*Task goal*
Begin at the line containing "Continue the OpenSCAD" and stop at the line containing "return depth"; copy those lines exactly, ends included, and nothing else.

*Material to process*
[START]

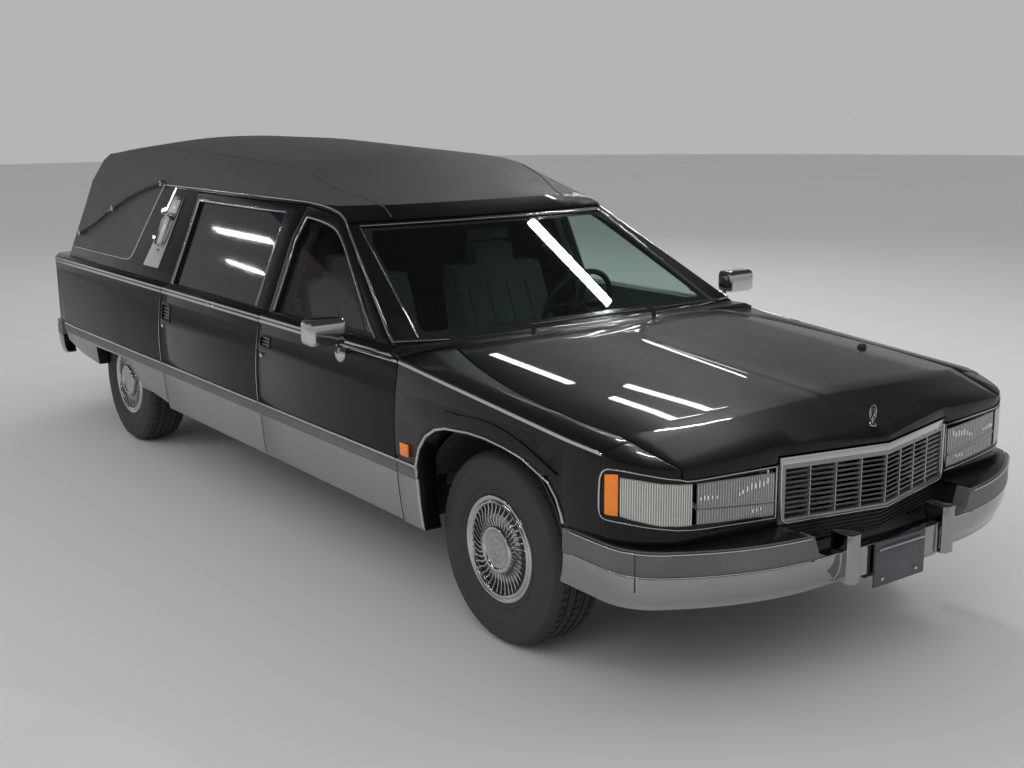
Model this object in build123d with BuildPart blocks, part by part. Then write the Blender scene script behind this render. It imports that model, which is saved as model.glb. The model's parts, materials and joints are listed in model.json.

[END]
[START]

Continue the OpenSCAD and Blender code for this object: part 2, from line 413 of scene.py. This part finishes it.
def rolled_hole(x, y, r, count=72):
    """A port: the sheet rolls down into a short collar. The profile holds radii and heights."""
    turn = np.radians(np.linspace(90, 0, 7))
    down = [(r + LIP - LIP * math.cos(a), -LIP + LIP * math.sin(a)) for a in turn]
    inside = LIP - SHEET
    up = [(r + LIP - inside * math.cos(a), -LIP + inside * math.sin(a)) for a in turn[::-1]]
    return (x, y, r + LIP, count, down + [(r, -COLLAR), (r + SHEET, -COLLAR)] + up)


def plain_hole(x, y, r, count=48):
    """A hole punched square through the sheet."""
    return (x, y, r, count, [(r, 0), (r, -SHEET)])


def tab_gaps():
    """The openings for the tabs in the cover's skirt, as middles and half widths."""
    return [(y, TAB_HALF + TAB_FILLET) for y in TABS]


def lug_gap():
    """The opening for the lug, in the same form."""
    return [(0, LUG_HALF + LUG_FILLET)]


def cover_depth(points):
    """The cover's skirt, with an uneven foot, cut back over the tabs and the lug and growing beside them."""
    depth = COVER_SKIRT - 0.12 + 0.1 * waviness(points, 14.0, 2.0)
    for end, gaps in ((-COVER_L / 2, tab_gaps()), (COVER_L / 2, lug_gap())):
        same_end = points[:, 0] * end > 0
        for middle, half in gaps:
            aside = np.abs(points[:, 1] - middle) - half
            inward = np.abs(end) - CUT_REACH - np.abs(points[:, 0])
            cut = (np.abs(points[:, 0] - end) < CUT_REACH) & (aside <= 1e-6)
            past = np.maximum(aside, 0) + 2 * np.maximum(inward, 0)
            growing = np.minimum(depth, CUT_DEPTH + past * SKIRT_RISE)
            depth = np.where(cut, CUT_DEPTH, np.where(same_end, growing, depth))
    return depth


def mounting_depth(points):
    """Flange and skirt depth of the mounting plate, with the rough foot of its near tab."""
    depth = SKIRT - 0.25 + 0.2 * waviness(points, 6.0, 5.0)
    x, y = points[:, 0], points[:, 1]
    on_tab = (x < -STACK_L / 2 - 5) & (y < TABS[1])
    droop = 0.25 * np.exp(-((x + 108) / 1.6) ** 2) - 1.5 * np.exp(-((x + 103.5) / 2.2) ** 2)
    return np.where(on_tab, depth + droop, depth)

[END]

*Completed task*
Continue the OpenSCAD and Blender code for this object: part 2, from line 413 of scene.py. This part finishes it.
def rolled_hole(x, y, r, count=72):
    """A port: the sheet rolls down into a short collar. The profile holds radii and heights."""
    turn = np.radians(np.linspace(90, 0, 7))
    down = [(r + LIP - LIP * math.cos(a), -LIP + LIP * math.sin(a)) for a in turn]
    inside = LIP - SHEET
    up = [(r + LIP - inside * math.cos(a), -LIP + inside * math.sin(a)) for a in turn[::-1]]
    return (x, y, r + LIP, count, down + [(r, -COLLAR), (r + SHEET, -COLLAR)] + up)


def plain_hole(x, y, r, count=48):
    """A hole punched square through the sheet."""
    return (x, y, r, count, [(r, 0), (r, -SHEET)])


def tab_gaps():
    """The openings for the tabs in the cover's skirt, as middles and half widths."""
    return [(y, TAB_HALF + TAB_FILLET) for y in TABS]


def lug_gap():
    """The opening for the lug, in the same form."""
    return [(0, LUG_HALF + LUG_FILLET)]


def cover_depth(points):
    """The cover's skirt, with an uneven foot, cut back over the tabs and the lug and growing beside them."""
    depth = COVER_SKIRT - 0.12 + 0.1 * waviness(points, 14.0, 2.0)
    for end, gaps in ((-COVER_L / 2, tab_gaps()), (COVER_L / 2, lug_gap())):
        same_end = points[:, 0] * end > 0
        for middle, half in gaps:
            aside = np.abs(points[:, 1] - middle) - half
            inward = np.abs(end) - CUT_REACH - np.abs(points[:, 0])
            cut = (np.abs(points[:, 0] - end) < CUT_REACH) & (aside <= 1e-6)
            past = np.maximum(aside, 0) + 2 * np.maximum(inward, 0)
            growing = np.minimum(depth, CUT_DEPTH + past * SKIRT_RISE)
            depth = np.where(cut, CUT_DEPTH, np.where(same_end, growing, depth))
    return depth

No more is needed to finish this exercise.